A kākāriki (red-crowned parakeet, Cyanoramphus novaezelandiae) bursts into view. These engaging parakeets fill the skies with flashes of green and their chattering laughter. They once were a common sight on the mainland, but their numbers plummeted with predation by introduced rats, stoats, and cats. In 2010, they were reintroduced to the Wellington region, into a sanctuary surrounded by a predator-proof fence where they can breed safely and fly freely.
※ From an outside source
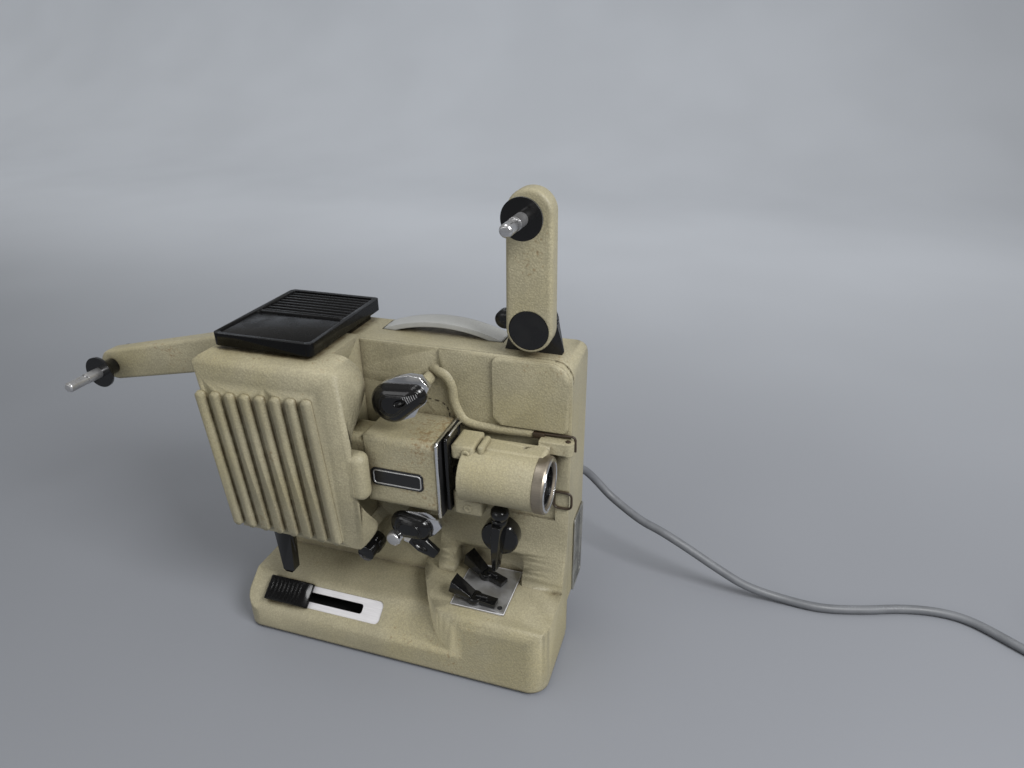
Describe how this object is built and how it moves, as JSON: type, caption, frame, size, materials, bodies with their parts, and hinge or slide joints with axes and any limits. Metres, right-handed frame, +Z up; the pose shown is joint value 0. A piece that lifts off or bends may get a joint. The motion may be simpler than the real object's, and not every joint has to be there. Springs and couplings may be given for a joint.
{
  "type": "movie projector",
  "caption": "Narrow-gauge film projector with lamp house, swing-out lens, folding reel arms, slide and lever controls and a mains cord",
  "frame": {"origin": "centre of the base footprint, on the table", "axes": "+X to the lens side, +Y away from the operator, +Z up"},
  "size_m": [0.8164, 0.2629, 0.3255],
  "materials": {
    "paint": "hammered, worn",
    "black_gloss": "polished",
    "chrome": "polished, worn",
    "steel": "turned",
    "aluminium": "satin",
    "dark_metal": "matt",
    "vent_metal": "satin",
    "plate_black": "satin",
    "rubber": "matt",
    "cord_grey": "satin",
    "lens_glass": "coated",
    "lamp_glass": "clear",
    "mirror": "polished",
    "switch_plastic": "matt",
    "handle_plastic": "satin"
  },
  "bodies": {
    "chassis": {"front_casting": "paint", "rear_cover": "paint", "base_plate": "dark_metal", "feet": "rubber", "vent_grille": "vent_metal", "top_grille": "black_gloss", "condenser_housing": "paint", "name_plate": "plate_black", "condenser_lenses": "lens_glass", "film_gate": "chrome", "lamp_socket": "dark_metal", "lamp": "lamp_glass", "reflector": "mirror", "switch_plate": "aluminium", "speed_plate": "chrome", "arm_brackets": "black_gloss", "motor": "dark_metal", "transformer": "dark_metal", "bearing_blocks": "aluminium", "drive_belt": "rubber", "rotary_switch": "switch_plastic", "cover_screws": "steel", "carrier_hinge": "black_gloss", "carrier_spring": "steel", "cord_gland": "rubber", "cord_run": "cord_grey", "cord_coil": "cord_grey", "plug": "cord_grey"},
    "lamp_cover": {"lamp_cover": "paint"},
    "cover_latch": {"cover_latch": "black_gloss"},
    "claw": {"claw": "steel"},
    "motor_rotor": {"motor_rotor": "steel"},
    "main_shaft": {"main_shaft": "steel"},
    "shutter": {"shutter_shaft": "steel", "shutter_disc": "dark_metal"},
    "upper_sprocket": {"upper_sprocket": "aluminium"},
    "lower_sprocket": {"lower_sprocket": "aluminium"},
    "upper_guide": {"upper_guide": "black_gloss", "upper_guide_shoe": "chrome"},
    "lower_guide": {"lower_guide": "black_gloss", "lower_guide_shoe": "chrome"},
    "inching_knob": {"inching_knob": "black_gloss"},
    "main_knob": {"main_knob": "black_gloss"},
    "upper_lever": {"upper_lever": "black_gloss"},
    "lower_lever": {"lower_lever": "black_gloss"},
    "speed_slider": {"speed_slider": "black_gloss"},
    "lens_carrier": {"lens_carrier": "paint", "pressure_plate": "chrome"},
    "focus_ring": {"focus_ring": "aluminium"},
    "lens_barrel": {"lens_barrel": "black_gloss", "lens_glass": "lens_glass"},
    "feed_arm": {"feed_arm": "paint"},
    "feed_spindle": {"feed_hub": "black_gloss", "feed_spindle": "chrome"},
    "feed_tip": {"feed_tip": "chrome"},
    "takeup_arm": {"takeup_arm": "paint"},
    "takeup_spindle": {"takeup_hub": "black_gloss", "takeup_spindle": "chrome"},
    "takeup_tip": {"takeup_tip": "chrome"},
    "handle": {"handle": "handle_plastic"}
  },
  "joints": [
    {"name": "lamp_cover_pull", "type": "slide", "parent": "chassis", "child": "lamp_cover", "axis": [0, -1, 0], "range_m": [0, 0.06]},
    {"name": "cover_latch_turn", "type": "hinge", "parent": "lamp_cover", "child": "cover_latch", "pos_m": [-0.08, -0.036, 0.082], "axis": [0, 0, 1], "range_deg": [0, 90]},
    {"name": "claw_stroke", "type": "slide", "parent": "chassis", "child": "claw", "axis": [0, 0, -1], "range_m": [0, 0.0038]},
    {"name": "motor_spin", "type": "hinge", "parent": "chassis", "child": "motor_rotor", "pos_m": [0.02, 0.03, 0.06], "axis": [1, 0, 0], "continuous": true},
    {"name": "main_shaft_spin", "type": "hinge", "parent": "chassis", "child": "main_shaft", "pos_m": [0, 0.021, 0.149], "axis": [1, 0, 0], "continuous": true},
    {"name": "shutter_spin", "type": "hinge", "parent": "chassis", "child": "shutter", "pos_m": [0.02, 0.001, 0.149], "axis": [-1, 0, 0], "continuous": true},
    {"name": "upper_sprocket_spin", "type": "hinge", "parent": "chassis", "child": "upper_sprocket", "pos_m": [0.01, 0, 0.1945], "axis": [0, -1, 0], "continuous": true},
    {"name": "lower_sprocket_spin", "type": "hinge", "parent": "chassis", "child": "lower_sprocket", "pos_m": [0.0145, 0, 0.1005], "axis": [0, -1, 0], "continuous": true},
    {"name": "upper_guide_open", "type": "hinge", "parent": "chassis", "child": "upper_guide", "pos_m": [0.0215, -0.01, 0.2008], "axis": [0, 1, 0], "range_deg": [0, 35]},
    {"name": "lower_guide_open", "type": "hinge", "parent": "chassis", "child": "lower_guide", "pos_m": [0.0036, -0.01, 0.0915], "axis": [0, 1, 0], "range_deg": [0, 30]},
    {"name": "inching_knob_spin", "type": "hinge", "parent": "chassis", "child": "inching_knob", "pos_m": [-0.0187, -0.02, 0.0756], "axis": [0, -1, 0], "continuous": true},
    {"name": "main_knob_turn", "type": "hinge", "parent": "chassis", "child": "main_knob", "pos_m": [0.075, -0.01, 0.0985], "axis": [0, 1, 0], "range_deg": [-10, 80]},
    {"name": "upper_lever_turn", "type": "hinge", "parent": "chassis", "child": "upper_lever", "pos_m": [0.0618, -0.006, 0.057], "axis": [0, 0, 1], "range_deg": [0, 38]},
    {"name": "lower_lever_turn", "type": "hinge", "parent": "chassis", "child": "lower_lever", "pos_m": [0.062, -0.031, 0.057], "axis": [0, 0, 1], "range_deg": [0, 30]},
    {"name": "speed_slide", "type": "slide", "parent": "chassis", "child": "speed_slider", "axis": [1, 0, 0], "range_m": [0, 0.054]},
    {"name": "carrier_swing", "type": "hinge", "parent": "chassis", "child": "lens_carrier", "pos_m": [0.1165, 0.0005, 0.165], "axis": [0, 0, 1], "range_deg": [0, 70]},
    {"name": "focus_turn", "type": "hinge", "parent": "lens_carrier", "child": "focus_ring", "pos_m": [0.107, -0.018, 0.149], "axis": [1, 0, 0], "range_deg": [-150, 150]},
    {"name": "barrel_focus", "type": "slide", "parent": "lens_carrier", "child": "lens_barrel", "axis": [1, 0, 0], "range_m": [-0.0026, 0.0026]},
    {"name": "feed_arm_fold", "type": "hinge", "parent": "chassis", "child": "feed_arm", "pos_m": [0.0893, 0.011, 0.2415], "axis": [0, -1, 0], "range_deg": [0, 90]},
    {"name": "feed_spindle_spin", "type": "hinge", "parent": "feed_arm", "child": "feed_spindle", "pos_m": [0.0893, 0.011, 0.3115], "axis": [0, -1, 0], "continuous": true},
    {"name": "feed_tip_fold", "type": "hinge", "parent": "feed_spindle", "child": "feed_tip", "pos_m": [0.0893, -0.025, 0.3115], "axis": [1, 0, 0], "range_deg": [0, 80]},
    {"name": "takeup_arm_fold", "type": "hinge", "parent": "chassis", "child": "takeup_arm", "pos_m": [-0.135, 0.011, 0.1995], "axis": [0, -1, 0], "range_deg": [-12, 76]},
    {"name": "takeup_spindle_spin", "type": "hinge", "parent": "takeup_arm", "child": "takeup_spindle", "pos_m": [-0.24398, 0.011, 0.17594], "axis": [0, -1, 0], "continuous": true},
    {"name": "takeup_tip_fold", "type": "hinge", "parent": "takeup_spindle", "child": "takeup_tip", "pos_m": [-0.24398, -0.025, 0.17594], "axis": [1, 0, 0], "range_deg": [0, 80]},
    {"name": "handle_lift", "type": "slide", "parent": "chassis", "child": "handle", "axis": [0, 0, 1], "range_m": [0, 0.012]}
  ],
  "couplings": [
    {"joint": "main_shaft_spin", "follows": "motor_spin", "ratio": 0.5556},
    {"joint": "shutter_spin", "follows": "motor_spin", "ratio": 1.1458},
    {"joint": "upper_sprocket_spin", "follows": "motor_spin", "ratio": 0.05},
    {"joint": "lower_sprocket_spin", "follows": "motor_spin", "ratio": 0.05},
    {"joint": "inching_knob_spin", "follows": "motor_spin", "ratio": 0.05},
    {"joint": "takeup_spindle_spin", "follows": "motor_spin", "ratio": 0.05},
    {"joint": "focus_turn", "follows": "barrel_focus", "rad_per_m": 1000}
  ]
}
A kākā’s (Nestor meridionalis septentrionalis) plumage is reminiscent of monarch and yellow admiral butterflies. Kākā are not a flashy parrot, but look closely and you’ll see a multitude of elegant autumnal shades, with highlights of orange and red. Perfect for blending into the bush. Of all the birds of New Zealand, the kākā is my favourite - curious, cheeky, engaging, yet also cryptic. I’ve had the incredible privilege of helping with their conservation as a volunteer charged with monitoring their breeding success; a task which has involved intensive observations of kākā over many years. They are the reason I first became a photographer and then an artist - they are my muse.
A takahē (Porphyrio hochstetteri) pops up from behind harakeke (flax) flowers to shyly show off his iridescent plumage. Takahē are one of the most endangered birds in the world and were once thought extinct, until a small remnant population was found in the wilds of the Murchison mountains in 1948. There is now over 300 individuals and a growing population thanks to intensive conservation efforts. As well as the Murchison population, takahē are also found on predator-free offshore islands and fenced mainland sanctuaries.